For the 44-year-old, the advantage of being involved in projects that failed is that he can learn from his experiences. After leaving BMW, he convinced a “business angel” to invest in his ideas, and he developed sbob.me, a flirting app similar to Tinder.
“I had underestimated what it would be like to enter a completely new business,” Mr. Mühlberger recalls. “I had no relevant skills at all and didn’t understand the digital world.” He made the painful experience that hardly anything is completed on time in the IT sector, and that the composition of the team is tremendously important, even more so than the idea itself. “The setup has to be right,” he explains.
But the most important thing is that the business has to work. Many people have developed a practical app and thought that they could make money with it. “But the market needs to be literally screaming for precisely that app,” says Mr. Mühlberger. “Only then do you stand a chance of reaching critical mass.”
His comments reflect a new realism that has taken hold in large parts of the startup community. “A new app, a new online shop or a new e-commerce solution alone do not represent a good business model,” says Carsten Rudolph, head of the BayStart-up network. The goal is to ask: “How do I utilize the opportunities of the Internet and digital technologies to generate real value for customers?”
According to Mr. Rudolph, it is hardly possible today to come up with true breakthroughs in e-commerce.
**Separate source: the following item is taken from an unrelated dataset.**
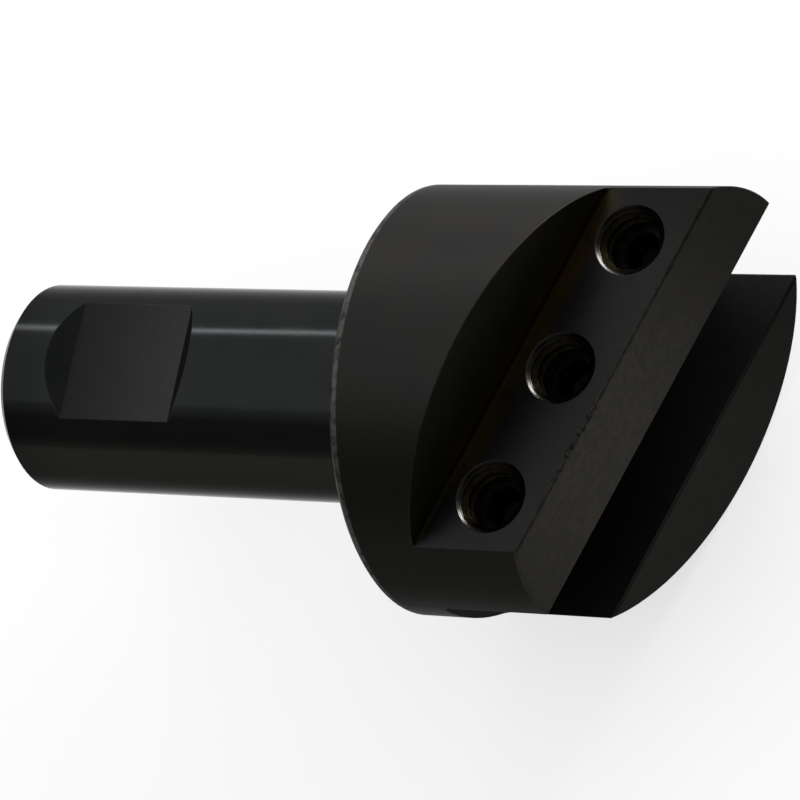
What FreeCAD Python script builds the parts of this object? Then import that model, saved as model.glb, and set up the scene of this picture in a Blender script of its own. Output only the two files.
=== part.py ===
import FreeCAD, Part
import math
import os

# Fly cutter: a one-piece steel body with a round flatted shank and a drum head,
# and three socket set screws that clamp a square tool bit in a slot across the head.
# Units are millimetres. X runs along the tool's axis from the shank to the cutting end,
# Z points up out of the clamping face and the shank flat.
# The origin is on the axis, in the plane of the head's rear face.

V = FreeCAD.Vector

# Shank
SHANK_D = 25.4            # one inch tool shank
SHANK_LEN = 54.0
SHANK_CHAMFER = 1.0
FLAT_Z = 10.3             # height of the driving flat above the axis
FLAT_START = 9.1          # from the shank end to the near end of the flat's floor
FLAT_LEN = 15.25
SHANK_ROOT_FILLET = 0.5   # corner between the shank and the head's rear face

# Head
HEAD_D = 50.8             # two inch head
HEAD_LEN = 29.4           # rear face to the tilted front face, measured on the axis
FACE_TILT = 20.0          # degrees between the front face and a square cut
REAR_CHAMFER = 0.5
EDGE_BREAK = 0.25         # light chamfer on the sharp front edges

# Clamping pocket, milled parallel to the front face
CLAMP_Z = 12.7            # height of the clamping face above the axis
POCKET_DEPTH = 12.5       # front face to the pocket's shoulder, square to the face
POCKET_FILLET = 0.5       # corner radius of the cutter that milled the pocket

# Slot for the tool bit
SLOT_TOP_Z = 0.0          # upper wall lies on the tool's centre plane
SLOT_WIDTH = 13.3
SLOT_DEPTH = 13.0
SLOT_CORNER = 0.8         # radius in the two bottom corners

# Set screws, 5/16-18
THREAD_D = 7.94
THREAD_CLEAR = 0.03       # radial clearance between screw and hole
PITCH = 25.4 / 18.0
MOUTH_D = 8.6             # countersunk mouth of each hole
SCREW_FROM_FACE = 6.5     # screw axis behind the front face, square to the face
SCREW_SPACING = round(HEAD_D * 0.3268, 2)   # the row of three fills the head's width
SCREW_COUNT = 3
SCREW_LEN = 9.5
SCREW_SUNK = 3.5          # top of each screw below the clamping face
SOCKET_AF = 3.97          # hexagon across flats
SOCKET_DEPTH = 4.2
SCREW_TOP_CHAMFER = 0.6
POINT_D = 4.6             # outside diameter of the cup point
CUP_D = 3.8
CUP_DEPTH = 1.1

head_r = HEAD_D / 2.0
shank_r = SHANK_D / 2.0
tilt = math.radians(FACE_TILT)
# unit vectors in the plane of the front face: across the head, and out of the face
across = V(math.sin(tilt), math.cos(tilt), 0)
outward = V(math.cos(tilt), -math.sin(tilt), 0)
face_centre = V(HEAD_LEN, 0, 0)


def at_face(depth, along, z):
    """Point given by its depth behind the front face, its place across the head and its height."""
    p = face_centre - outward * depth + across * along
    return V(p.x, p.y, z)


def prism(points, direction):
    wire = Part.makePolygon(points + [points[0]])
    return Part.Face(wire).extrude(direction)


def turned(profile):
    """Solid turned about the X axis from (x, radius) points."""
    pts = [V(x, r, 0) for x, r in profile]
    face = Part.Face(Part.makePolygon(pts + [pts[0]]))
    return face.revolve(V(0, 0, 0), V(1, 0, 0), 360)


def cutting_block(depth, z0, z1, overrun=12.0):
    """Block as wide as the head and more, open at the front face, with its back wall at the depth."""
    half = head_r + overrun
    a = at_face(depth, -half, z0)
    b = at_face(depth, half, z0)
    c = at_face(-overrun, half, z0)
    d = at_face(-overrun, -half, z0)
    return prism([a, b, c, d], V(0, 0, z1 - z0))


def edges_along(shape, direction, where):
    found = []
    for e in shape.Edges:
        if len(e.Vertexes) != 2:
            continue
        a, b = e.Vertexes[0].Point, e.Vertexes[1].Point
        d = (b - a)
        if d.Length < 1e-6 or abs(abs(d.normalize().dot(direction)) - 1) > 1e-6:
            continue
        mid = (e.Vertexes[0].Point + e.Vertexes[1].Point) * 0.5
        if where(mid):
            found.append(e)
    return found


def screw_axis(index):
    along = (index - (SCREW_COUNT - 1) / 2.0) * SCREW_SPACING
    # the middle screw crosses the tool's axis, so the row is shifted along the face
    shift = -SCREW_FROM_FACE * math.tan(tilt)
    return at_face(SCREW_FROM_FACE, along + shift, 0)


def make_shank_and_head():
    profile = [
        (-SHANK_LEN, 0),
        (-SHANK_LEN, shank_r - SHANK_CHAMFER),
        (-SHANK_LEN + SHANK_CHAMFER, shank_r),
        (0, shank_r),
        (0, head_r - REAR_CHAMFER),
        (REAR_CHAMFER, head_r),
        (HEAD_LEN + head_r, head_r),
        (HEAD_LEN + head_r, 0),
    ]
    blank = turned(profile)
    corner = [e for e in blank.Edges
              if abs(e.BoundBox.XMin) < 1e-6 and abs(e.BoundBox.XMax) < 1e-6
              and abs(e.BoundBox.ZMax - shank_r) < 1e-3]
    return blank.makeFillet(SHANK_ROOT_FILLET, corner)


def front_waste():
    half = head_r * 2
    a = at_face(0, -half, -half)
    b = at_face(0, half, -half)
    c = at_face(-half * 2, half, -half)
    d = at_face(-half * 2, -half, -half)
    return prism([a, b, c, d], V(0, 0, 2 * half))


def pocket_cutter():
    """Mill path that leaves the clamping face, the shoulder and the fillet between them."""
    block = cutting_block(POCKET_DEPTH, CLAMP_Z, head_r + 5)
    back = edges_along(block, across, lambda m: abs(m.z - CLAMP_Z) < 1e-6
                       and (m - face_centre).dot(outward) < -POCKET_DEPTH + 0.5)
    return block.makeFillet(POCKET_FILLET, back)


def slot_cutter():
    block = cutting_block(SLOT_DEPTH, SLOT_TOP_Z - SLOT_WIDTH, SLOT_TOP_Z)
    back = edges_along(block, across, lambda m: (m - face_centre).dot(outward) < -SLOT_DEPTH + 0.5)
    return block.makeFillet(SLOT_CORNER, back)


def flat_cutter():
    """Driving flat with run-out slopes of 45 degrees at both ends."""
    rise = shank_r - FLAT_Z + 2.0
    x0 = -SHANK_LEN + FLAT_START
    x1 = x0 + FLAT_LEN
    y = -shank_r - 2.0
    pts = [V(x0, y, FLAT_Z), V(x1, y, FLAT_Z), V(x1 + rise, y, FLAT_Z + rise), V(x0 - rise, y, FLAT_Z + rise)]
    return prism(pts, V(0, SHANK_D + 4.0, 0))


def threaded_hole(index):
    """Hole from the clamping face through to the slot, with a countersunk mouth."""
    r = THREAD_D / 2.0 + THREAD_CLEAR
    mouth = MOUTH_D / 2.0
    p = screw_axis(index)
    top = V(p.x, p.y, CLAMP_Z)
    drill = Part.makeCylinder(r, CLAMP_Z - SLOT_TOP_Z + 4.0, V(p.x, p.y, SLOT_TOP_Z - 1.0), V(0, 0, 1))
    over = 0.3
    sink = Part.makeCone(mouth + over, r, over + mouth - r, top + V(0, 0, over), V(0, 0, -1))
    return drill.fuse(sink)


def body_shape():
    body = make_shank_and_head().cut(front_waste())
    body = body.cut(pocket_cutter())
    body = body.cut(slot_cutter())
    body = body.cut(flat_cutter())

    # light chamfer on the edges of the front face
    front = []
    for e in body.Edges:
        pts = [e.valueAt(e.FirstParameter + k * (e.LastParameter - e.FirstParameter) / 4.0) for k in range(5)]
        if all(abs((q - face_centre).dot(outward)) < 1e-5 for q in pts):
            front.append(e)
    body = body.makeChamfer(EDGE_BREAK, front)

    for i in range(SCREW_COUNT):
        body = body.cut(threaded_hole(i))
    return body.removeSplitter()


def hexagon(af, z, centre):
    rad = af / math.sqrt(3.0)
    return [V(centre.x + rad * math.cos(math.radians(60 * k + 30)),
              centre.y + rad * math.sin(math.radians(60 * k + 30)), z) for k in range(6)]


def set_screw(index):
    """Socket set screw with a cup point, drawn pointing down into the slot."""
    c = screw_axis(index)
    r = THREAD_D / 2.0
    top = CLAMP_Z - SCREW_SUNK
    tip = top - SCREW_LEN
    point = POINT_D / 2.0
    cup = CUP_D / 2.0
    profile = [
        (0, tip + CUP_DEPTH),
        (cup, tip),
        (point, tip),
        (r, tip + (r - point)),
        (r, top - SCREW_TOP_CHAMFER),
        (r - SCREW_TOP_CHAMFER, top),
        (0, top),
    ]
    pts = [V(c.x + a, c.y, z) for a, z in profile]
    blank = Part.Face(Part.makePolygon(pts + [pts[0]])).revolve(V(c.x, c.y, 0), V(0, 0, 1), 360)
    socket = prism(hexagon(SOCKET_AF, top - SOCKET_DEPTH, c), V(0, 0, SOCKET_DEPTH + 1.0))
    # drill point at the bottom and a lead-in at the mouth of the socket
    drill_r = SOCKET_AF / 2.0
    drill = Part.makeCone(drill_r, 0.0, drill_r * 0.5, V(c.x, c.y, top - SOCKET_DEPTH), V(0, 0, -1))
    lead_r = SOCKET_AF / math.sqrt(3.0) + 0.1
    lead = Part.makeCone(lead_r + 1.0, lead_r - 0.35, 1.35, V(c.x, c.y, top + 1.0), V(0, 0, -1))
    return blank.cut(socket).cut(drill).cut(lead)


os.makedirs("parts", exist_ok=True)

body_shape().exportStep("parts/cutter_body.step")
for n in range(SCREW_COUNT):
    set_screw(n).exportStep("parts/set_screw_%d.step" % (n + 1))
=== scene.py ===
import math

import bmesh
import bpy
from mathutils import Matrix, Vector


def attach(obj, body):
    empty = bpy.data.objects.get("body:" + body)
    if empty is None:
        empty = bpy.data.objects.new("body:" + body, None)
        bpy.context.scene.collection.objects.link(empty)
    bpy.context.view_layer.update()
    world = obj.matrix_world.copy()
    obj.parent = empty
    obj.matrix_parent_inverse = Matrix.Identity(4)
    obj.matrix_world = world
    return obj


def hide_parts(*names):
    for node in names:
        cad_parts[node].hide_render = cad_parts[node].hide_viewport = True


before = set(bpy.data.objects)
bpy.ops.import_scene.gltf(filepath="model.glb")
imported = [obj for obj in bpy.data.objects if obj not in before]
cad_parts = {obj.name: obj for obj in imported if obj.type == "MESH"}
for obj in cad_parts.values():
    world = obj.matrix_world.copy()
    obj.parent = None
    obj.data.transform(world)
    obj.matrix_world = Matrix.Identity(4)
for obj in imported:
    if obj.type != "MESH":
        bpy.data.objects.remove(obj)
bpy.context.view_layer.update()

# Sizes in millimetres, the same as the CAD source
MM = 0.001
HEAD_R, SHANK_R = 25.4, 12.7
HEAD_LEN, TILT = 29.4, math.radians(20.0)
CLAMP_Z, POCKET_DEPTH = 12.7, 12.5
SLOT_TOP, SLOT_WIDTH, SLOT_DEPTH = 0.0, 13.3, 13.0
FLAT_Z = 10.3
MOUTH_R = 4.3
PITCH = 25.4 / 18.0
SCREW_X, SCREW_STEP = 22.483, 16.6
SCREW_TOP, SCREW_LEN = 9.2, 9.5
SOCKET_AF, SOCKET_DEPTH = 3.97, 4.2
POINT_R, CUP_R, CUP_DEPTH = 2.3, 1.9, 1.1
FLOOR_Z = -HEAD_R
FLOOR_GAP = 0.00002         # metres between the head's lowest line and the floor

# The countersink goes on below the CAD cone, from this height and radius, with this slope
LEAD_TOP, LEAD_R, LEAD_SLOPE = 12.38, 3.98, 1.20

# Out of the tilted front face, and across the head along it
OUT = Vector((math.cos(TILT), -math.sin(TILT), 0.0))
ACROSS = Vector((math.sin(TILT), math.cos(TILT), 0.0))

# Direction of the side of each hole that gets a painted glint, across the head and out of the face
GLINT_ACROSS, GLINT_OUT = -0.94, -0.342


# Node helpers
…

The important thing, he explains, is to find applications in which digitization truly creates real added value.
An example he cites is the eGym app, which digitally links fitness machines and individually analyzes the user’s exercise data. Another example, says Mr. Rudolph, is a navigation system with technology for indoor cartography, which could be used in places like museums and large corporate buildings, which are practical in that they help solve everyday problems of getting around.
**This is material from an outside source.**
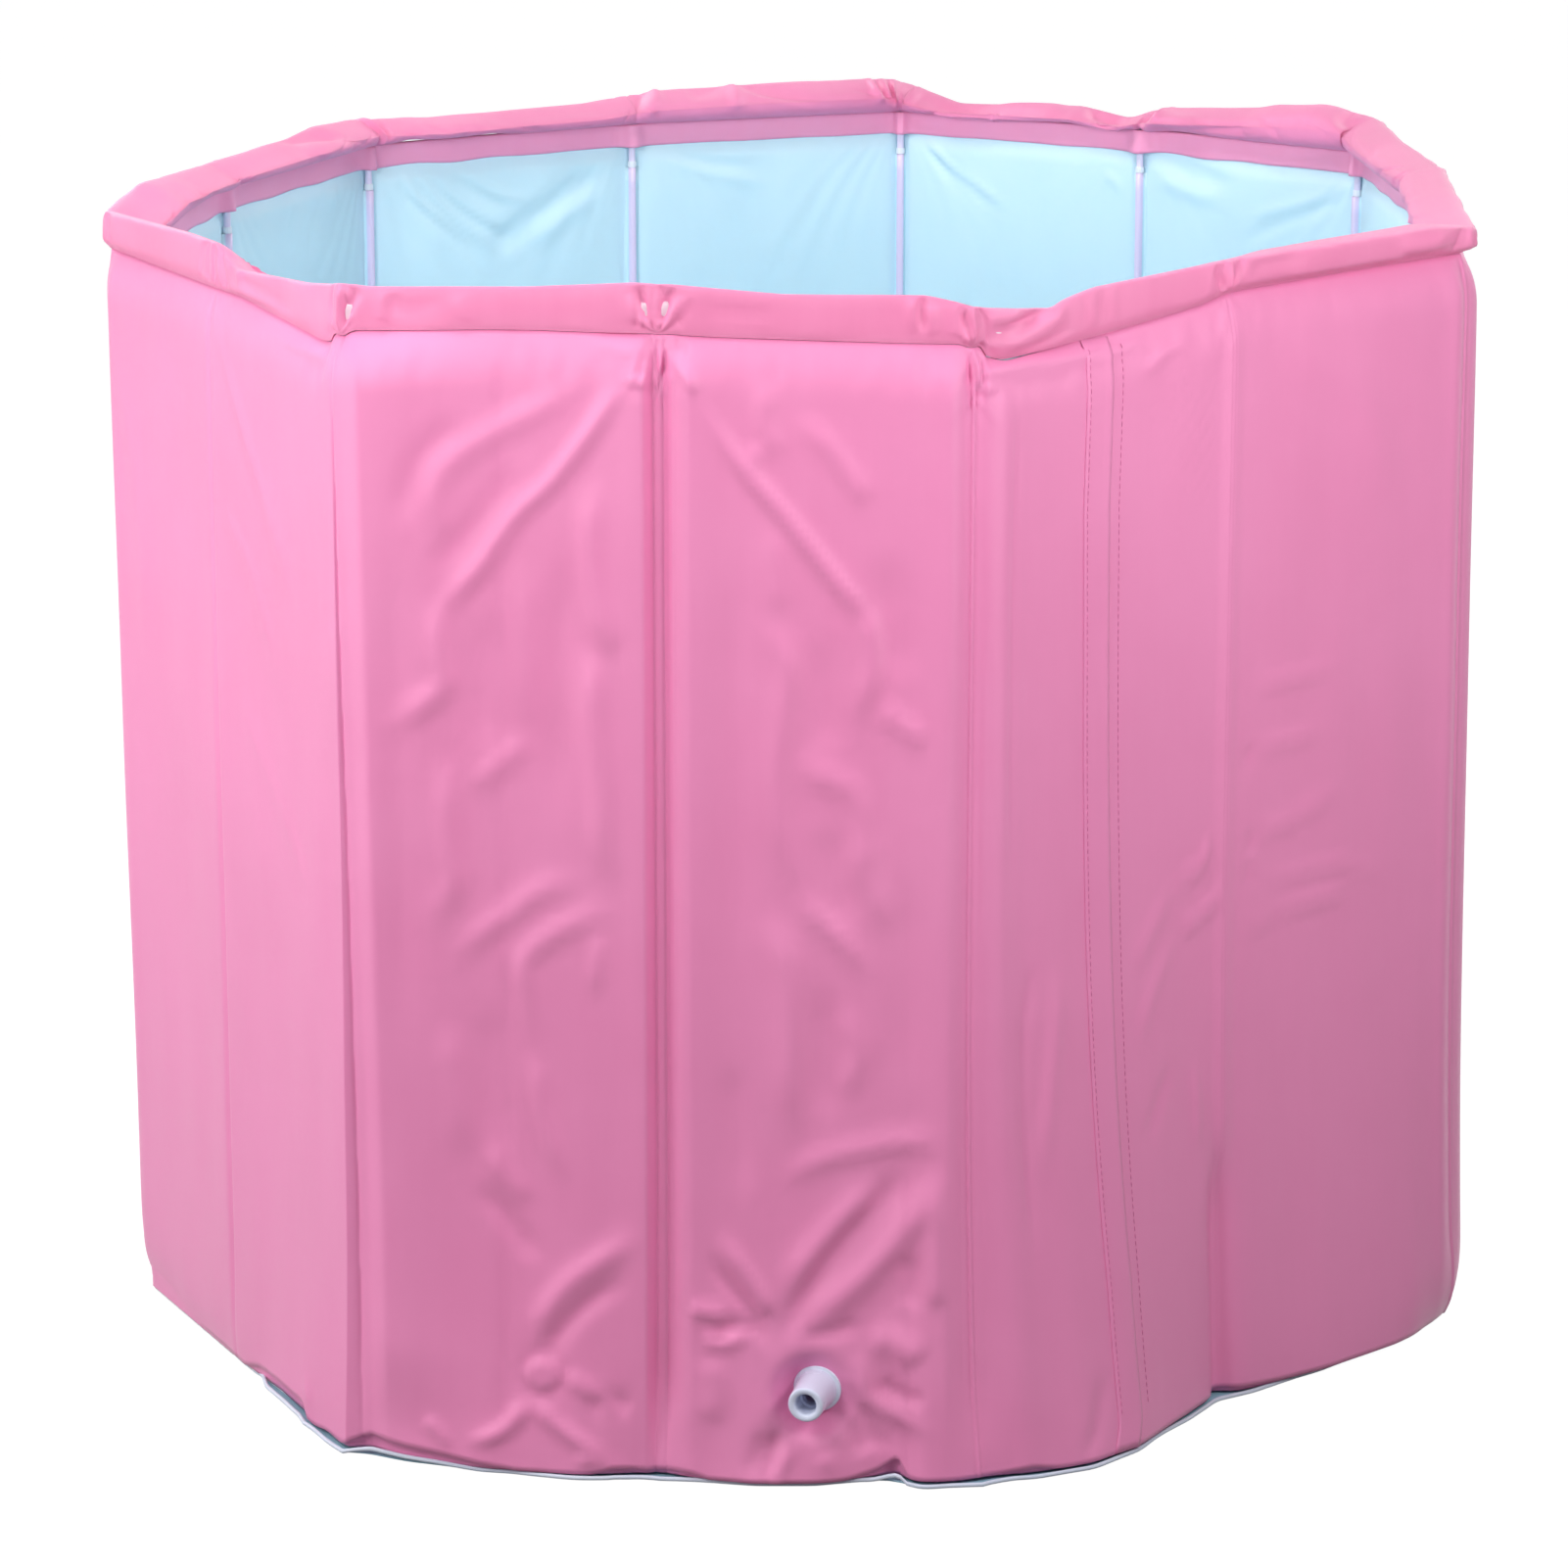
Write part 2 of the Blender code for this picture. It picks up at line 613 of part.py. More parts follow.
def build_stopper(finish, frame):
    """Tapered plug in the inner end of the bore, with a head and a flat grip to pull it out by."""
    seat = -(LINER_INNER + 3 * FIT_GAP + NUT_THICKNESS)
    root = SPOUT_BORE_RADIUS - STOPPER_CLEARANCE
    tip = root - STOPPER_TAPER
    back = seat - STOPPER_HEAD_THICKNESS
    profile = [(0, seat + STOPPER_LENGTH), (tip, seat + STOPPER_LENGTH), (root, seat)]
    profile += [(STOPPER_HEAD_RADIUS, seat), (STOPPER_HEAD_RADIUS, back), (0, back)]
    stopper = turned("drain_stopper", profile, TURNED_STEPS, finish, frame)
    half_width, half_thickness = STOPPER_GRIP_WIDTH / 2, STOPPER_GRIP_THICKNESS / 2
    across = [(-half_width, -half_thickness), (half_width, -half_thickness)]
    across += [(half_width, half_thickness), (-half_width, half_thickness)]
    grip_end, grip_root = back - STOPPER_GRIP_LENGTH, back + STOPPER_HEAD_THICKNESS / 2
    grip = guide(prism("stopper_grip", [Vector(p) for p in across], grip_end, grip_root, None, frame))
    combine(stopper, grip, "UNION")


def build_stud(finish, board):
    """Round stud let into a pocket in one board's outer face."""
    place = panel_length(STUD_PANEL_INDEX) * STUD_ALONG_SHARE
    frame = outward_frame("stud_axis", STUD_PANEL_INDEX, place, BOARD_OUTER, STUD_HEIGHT)
    profile = [(0, 0), (STUD_RADIUS, 0), (STUD_RADIUS, -STUD_THICKNESS), (0, -STUD_THICKNESS)]
    turned("wall_stud", profile, TURNED_STEPS, finish, frame)
    pocket = cutter("stud_pocket", STUD_RADIUS + FIT_GAP, -STUD_THICKNESS - FIT_GAP, CUT_OVERRUN, frame)
    combine(board, pocket, "DIFFERENCE")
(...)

Many startups have already had this experience. People rarely talk about it in Germany, but the fact that a business model isn’t working is the exception, not the rule. Many new projects, such as apps or online shops, are launched with great pomp and then quietly terminated.
A study by consulting firm Rousseau Associates concludes that only 78 percent of startups make it past the first year in Germany. And according to surveys by the German Federal Office of Statistics, fewer than 50 percent of all newly founded companies survive the first five years.
Founders have to learn from the experience. Mr. Mühlberger made it a step further with his second idea, even though it too failed in the end. The idea, which he called Spreya, was a sort of digital bulletin board that allowed users to see, for example, whether someone nearby was giving something away, looking for a roommate or needed help.
Mr. Mühlberger was convinced that “there will be a need for this app as long as the lamp posts in the city are covered with flyers.” He reached four million users and 30,000 active users with Spreya, but the app still wasn’t stable enough for the long term. Mr. Mühlberger has since stopped all marketing activities for the app, and he wants to redevelop it so that refugees can use it.
Mr. Rudolph, the networker, is convinced that this new realism is good for the startup community. What he calls “unbridled hype” has been replaced by sustainable development. According to him, founders have learned to question whether business models are in fact sound. If they are, he adds, there will always be enough investor capital.
This translates into further opportunities for Mr. Mühlberger. Even after two failed attempts, he says: “I’m living my dream.” Although Munich isn’t the ideal place for startup founders, he adds, those who make it there can make it anywhere. He has broken his bones at least 12 times in motocross, and yet he still rides dirt bikes. “If you’re afraid of the landing, you shouldn’t drive toward the takeoff ramp in the first place.”